The distinctive trait of this new generation, so admired by their teacher Cook, was that their projects broke free from the radically individual agency of a society atomized into subjectivities fed by consumption and characterized by individual hyper-technological habitats; they renounced the ultraliberal ideology of the Archigram generation, which had been the cause of much criticism leveled at its members. Instead, the youngest among them adopted a sensibility that was much more attuned to collective configurations and, especially, the needs associated with shared representation – a key characteristic of the group that Cook celebrates in his retrospective narrative. The disintegration of architecture presaged by Archigram took a turn in the following generation that was surprising, but logical to a certain point: the initial rhetorical technification practiced by their teachers dematerialized into progressively more ethereal and immaterial structures until it became – in the paradigmatic case of Jordan and Hobbs’ design – a pure social structure for collective service and self-representation.
Theaters of Air
In this cultural process, inflatable architecture – which reached its height during that decade – played a fundamental role, and the Mobile Theater was not exempt from that influence. On the one hand, the theater formalized the service structures for what we could call, to use Schechner’s terminology, “performing technicians” (which would include the actors) using industrialized elements that were only minimally customized: trucks. On the other, it used a lenticular inflatable roof to demarcate the collective space of self-representation. Based on these mechanisms, the Mobile Theater offered a response to the two main trends dominant in academic circles at the time. Similar to many of the student designs from that memorable final year at the Architectural Association, the Mobile Theater did not make use of the prospective-futuristic rhetoric typical of Archigram, nor did it propose individual inflatable habitats, bubbles or portable houses to emancipate the individual from the social sphere. On the contrary, it focused its attention on unprogrammed collective spaces. The Fun Palace’s exhaustive detail with regard to social program disappeared along with the monumental technological rhetoric. Thus, a new way of working emerged, which, although it was a successor to the concerns espoused by Price and Littlewood, placed more emphasis on possibilist aspects and realizations, which were necessarily precarious.

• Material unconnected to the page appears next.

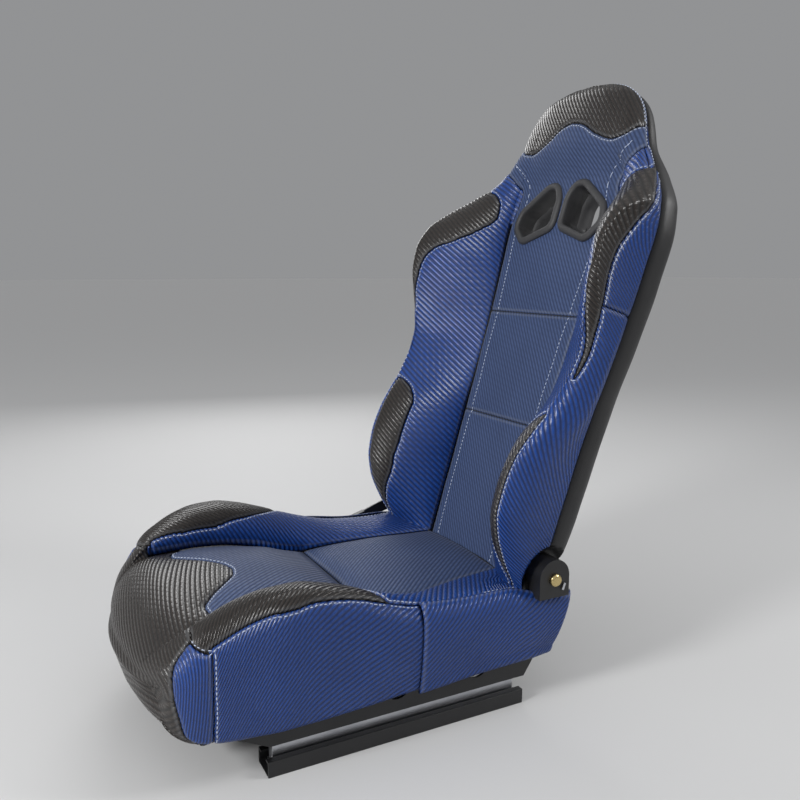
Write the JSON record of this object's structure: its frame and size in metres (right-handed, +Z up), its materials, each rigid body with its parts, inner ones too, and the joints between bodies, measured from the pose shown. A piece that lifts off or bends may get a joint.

Figure 3: Javier Navaroo de Zuvillaga, Mobile Theatre, sequence of six sketched for the roof, 1971. Courtesy of Javier Navaroo de Zuvillaga.
Initially, the roof of the Mobile Theater was designed as a square floating structure shaped like a hyperbolic paraboloid, suspended from two of its corners by large helium balloons and secured on the other two corners to fixed anchor points on the trucks (Figure 2). This germinal structure was immediately refined in one respect to improve its function: the cables along the paraboloid structure were also made inflatable. In this solution, four large helium balloons were attached to the four corners, while other smaller balloons along each side of the square maintained the tension along the edges, counteracting the forces originating from the perimeter enclosures (Figure 3). Navarro arrived at this solution based on purely technical speculations, as is evident from his working notes, which seek obsessively to neutralize the stress on the structural elements by compensating tension and compression: hence, the appearance of helium balloons, inflatable elements and weights on the trucks. At the same time, he pursued a particular and nearly tautological aesthetic for the expression of statics: the result would have been a landscape of different sized balloons, with a spectacular rhetoric of inflatability.
Figure 4: Javier Navarro de Zuvillaga, Mobile Theater, two sketches of the inflatable space, 1971. Courtesy of Javier Navarro de Zuvillaga.
His speculation involving the architecture of air went even further in earlier designs that were less developed. Navarro toyed with a revision of Cedric Price’s “Inflafloor” or variable inflatable floor, along with an elevated bridge for actors and audience suspended from helium balloons, and even a stage where everything would be hung from balloons, extending the principle of floating architecture not only to the roof but to the walls, curtains, lighting, and even floating seats for the audience (Figure 4). In this draft version, the square space measured 12 meters per side, based on Price’s design, slightly adapted to bear the weight of 100 spectators. The dissolution of support elements into thin air is taken to the limit of its possibilities, making audience and actors the only elements with weight in this delirious collective pneumatic stage.
Figure 5: Cover of Life magazine, November 11, 1957.
Curiously, inflatable architecture, which tends to be immediately associated with anti-establishment counterculture, was born – like cybernetics – out of Cold War military research.[3] The US government, hoping to conceal its radar detection systems, invested large sums at Cornell University in the late 1940s to fund the research of Walter Bird (1912-2006), an aeronautical engineer trained at MIT in Boston. Hundreds of inflatable domes were built in the 1950s in pursuit of the military objective of secrecy and concealment – the polar opposite of the goal of more experimental architectures of air. Bird built his first radar dome, a 15-meter-diameter dome which he called a Radome, in 1947-1948 in Ithaca, on the Cornell campus. The commercial applications for the prototype followed close behind. In 1955-1956, Bird cut ties with military and government agencies and universities and started the company Birdair Structures, Inc. in Buffalo, New York to sell inflatable structures for agricultural storage, greenhouses and suburban enclosures. In November 1957, one of his structures, used as a pool cover, appeared on the cover of Life magazine (Figure 5). The cultural transfer took a little longer, as is often the case, but not too long, and it came at the hands of the younger generations in an unexpected, but logical, turn.[4]